The approval process is “go or no-go,” said Jim Edward, manager of security at Calgary’s airport.

“A letter goes directly to the individual and we’re given a kind of courtesy copy.” he said. “We’re never advised of the reason why. We’re just advised that they haven’t been accepted for security clearance.”

Criminal background checks strengthened

On April 8 Transport Canada and the RCMP signed an agreement to make it easier for the agencies to share information about applicants for airport security passes. All airport employees are required by Transport Canada to carry a security card to access restricted areas. Applicants’ information is reviewed for criminal associations by the RCMP.

Ground service worker have access to aircraft
Ground service workers have access to aircraft

Prior to the agreement, even when the RCMP supplied information that an applicant had a criminal background or organized crime associates, his application was not automatically refused by Transport Canada.

If not considered a threat to aircraft or passengers, the applicant would pass security clearance.

Law enforcement is not the mandate of Transport Canada.

But concealing drugs on an aircraft could impact its safe operation and, therefore, threaten the transportation system.
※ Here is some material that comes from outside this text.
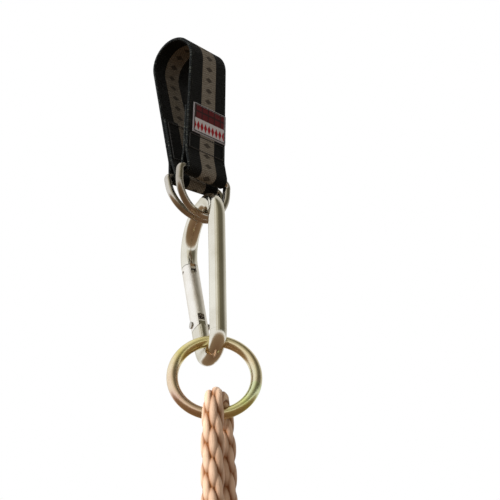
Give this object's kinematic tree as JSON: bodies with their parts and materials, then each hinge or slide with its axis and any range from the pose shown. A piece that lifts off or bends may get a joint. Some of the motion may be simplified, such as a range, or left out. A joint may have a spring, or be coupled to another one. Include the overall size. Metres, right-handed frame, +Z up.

According to Project SPAWN (PDF), a RCMP report on airport criminal activity released in December 2008, the majority of individuals investigated were employed by ground services companies having direct access to aircraft.

The most common criminal activity in the report was smuggling drugs into Canada by air through Vancouver, Montreal or Toronto.

Keeping in mind that more than 88,000 employees at the eight major Canadian airports have security passes, RCMP investigators examined 793 cases of airport crime between January 2005 and August 2007.

They identified 1,326 individuals involved in criminal activities at Class 1 airports. Within this group, 298 were airport employees, 68 of whom were believed to still be employed at the completion of the study.

Airline employees targeted

Typically, criminal organizations carry out their activities by placing members into the airport workforce or by recruiting or coercing workers in legitimate businesses to participate in, or ignore, criminal acts.

According to Project SPAWN, airline employees are also targeted by these organizations for access to their Buddy or Companion Passes. Passes are an airline employment benefit and provide free air travel.

The report cites the example of one airline employee who had two members of a criminal organization on his Buddy Pass list. These free passes are then used by drug couriers to move drugs between Canadian cities.

Since the new information sharing agreement went into effect in April of this year, Transport Canada data indicates an increase in refusals of security clearance applications.

Another impact of the increased scrutiny of applications, according to Edwards in Calgary, is that “. . . the process has slowed considerably while they bring this new program into place.”